A colorful, hearty pasta salad loaded with fresh vegetables, mozzarella, salami, and olives, tossed in a zesty homemade Italian dressing. Perfect for cookouts, picnics, or make-ahead meals.
Prep Time 20 minutes
Cook Time 10 minutes
Total Time 30 minutes
Servings: 10 servings
Course: Fresh and filling salads
Cuisine: Italian-American
Calories: 480

Ingredients
  

  • 1 pound uncooked pasta (rotini or similar)
  • 3 cups cherry tomatoes, halved
  • 8 oz fresh mozzarella cheese balls, halved
  • 1 pound salami or summer sausage, cubed
  • 0.75 cup Kalamata olives, sliced
  • 0.75 cup pepperoncini, sliced (optional)
  • 0.5 cup red onion, sliced
  • 0.5 cup fresh parsley, chopped
  • 1.5 cups olive oil
  • 0.25 cup water
  • 2 tbsp coarse sea salt
  • 2 cloves garlic, minced (or 1 tsp garlic powder)
  • 1 tbsp sugar
  • 2 tsp dried oregano
  • 2 tsp dried basil
  • black pepper, to taste
  • fresh herbs (parsley, basil, or chives, optional)

Equipment

  • Large pot
  • Colander
  • Large mixing bowl
  • knife and cutting board
  • jar or blender (for dressing)
  • serving spoon

Method
 

  1. Cook pasta according to package directions in salted water for more flavor. Drain, cool slightly, and toss with a little olive oil to prevent sticking.
  2. Blend or shake together olive oil, vinegar, water, sea salt, garlic, sugar, oregano, basil, and black pepper to make the dressing.
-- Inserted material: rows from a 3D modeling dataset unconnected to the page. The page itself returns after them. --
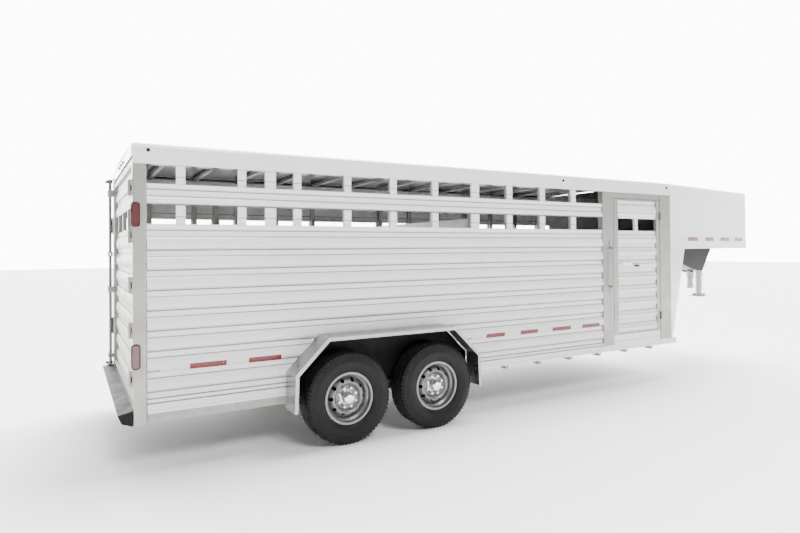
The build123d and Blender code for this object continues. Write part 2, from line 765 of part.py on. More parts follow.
with BuildPart() as hub_pattern:
    with BuildSketch(Plane.XY):
        with BuildLine():
            Polyline(
                (SPINDLE_R + 0.08, 92), (SPINDLE_R + 0.08, 60), (26, 60), (26, -6), (SPINDLE_R + 0.08, -6),
                (SPINDLE_R + 0.08, -28), (60, -28), (60, -20.5), (84, -20.5), (84, -12), (158, -5), (158, 78),
                (150, 78), (150, 0), (98, -9), (70, -9), (48, 30), (48, 92), close=True,
            )
        make_face()
    revolve(axis=SPIN)
    with BuildSketch(Plane.XZ.offset(20)):
        with PolarLocations(BOLT_CIRCLE_R, NUT_COUNT, start_angle=180 / NUT_COUNT):
            Circle(7)
    extrude(amount=28)
    with BuildSketch(Plane.XY):
        with BuildLine():
            Polyline((0, -29), (56, -29), (56, -33), (50, -36), (50, -86), (44, -96), (30, -102), (0, -104), close=True)
        make_face()
    revolve(axis=SPIN)
    with BuildSketch(Plane.XZ.offset(30.4)):
        with PolarLocations(BOLT_CIRCLE_R, NUT_COUNT, start_angle=180 / NUT_COUNT):
            RegularPolygon(13, 6)
            Circle(7.3, mode=Mode.SUBTRACT)
    extrude(amount=20)
    with BuildSketch(Plane.XZ.offset(50)):
        with PolarLocations(BOLT_CIRCLE_R, NUT_COUNT, start_angle=180 / NUT_COUNT):
            Circle(11.5)
    extrude(amount=12, taper=12)


def mounted(pattern, x, y, z, side):
    """A copy of a wheel-end piece at its place; on the left side it is turned to face outward."""
    turn = Rot(0, 0, 180) if side > 0 else Rot(0, 0, 0)
    return Pos(x, y, z) * turn * pattern


WHEEL_ENDS = [
    (f"{end}_{side_name}", at(station), side)
    for end, station in zip(("rear", "front"), WHEEL_STATIONS)
    for side_name, side in (("right", -1), ("left", 1))
]
left_arm = mirror(arm_pattern.part, about=Plane.XZ)
for wheel_end, wheel_x, side in WHEEL_ENDS:
    for pattern, piece in ((tyre_pattern, "tyre"), (rim_pattern, "rim"), (hub_pattern, "hub")):
        fitted = mounted(pattern.part, wheel_x, side * TRACK_HALF, TYRE_R, side)
        fitted.label = f"{piece}_{wheel_end}"
        export_step(fitted, f"parts/{piece}_{wheel_end}.step")
    arm = Pos(wheel_x + ARM_RUN, 0, PIVOT_Z) * (left_arm if side > 0 else arm_pattern.part)
    arm.label = f"torsion_arm_{wheel_end}"
    export_step(arm, f"parts/torsion_arm_{wheel_end}.step")

# Gooseneck: neck, coupler and jack

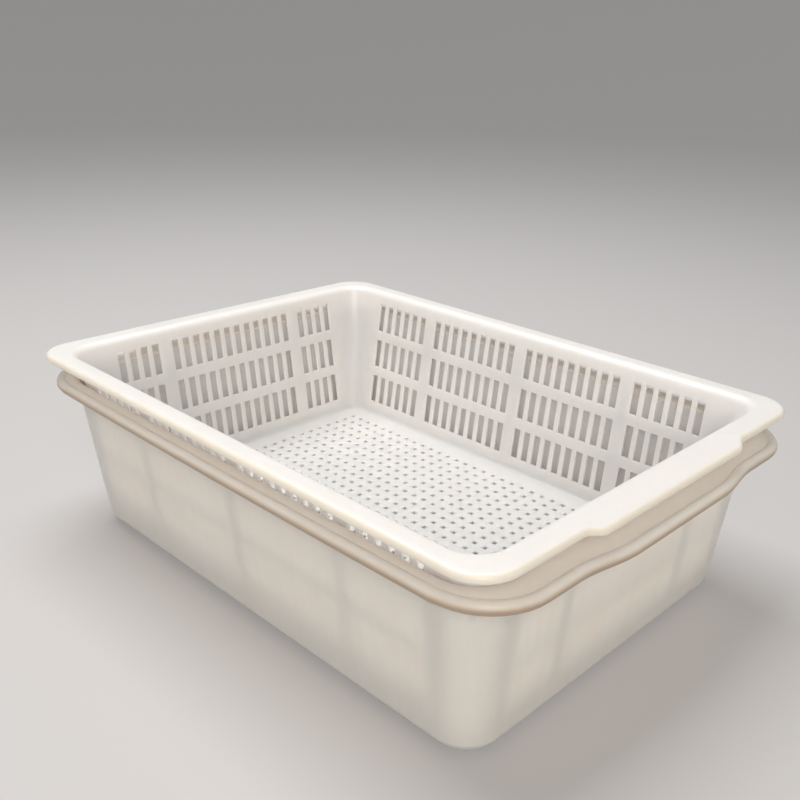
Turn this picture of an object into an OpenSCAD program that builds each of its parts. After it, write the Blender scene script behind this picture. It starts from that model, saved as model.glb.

Add fresh herbs if desired.
  3. In a large bowl, toss together pasta, tomatoes, mozzarella, salami, olives, pepperoncini, red onion, and parsley. Pour in about three-fourths of the dressing and mix well.
  4. Store leftovers in the fridge and add the remaining dressing before serving to refresh. Best enjoyed the next day.

Notes

For best flavor, let the salad chill for a few hours before serving. It tastes even better the next day as the flavors meld together. Use any short pasta shape like rotini, fusilli, or penne. Save extra dressing to freshen leftovers.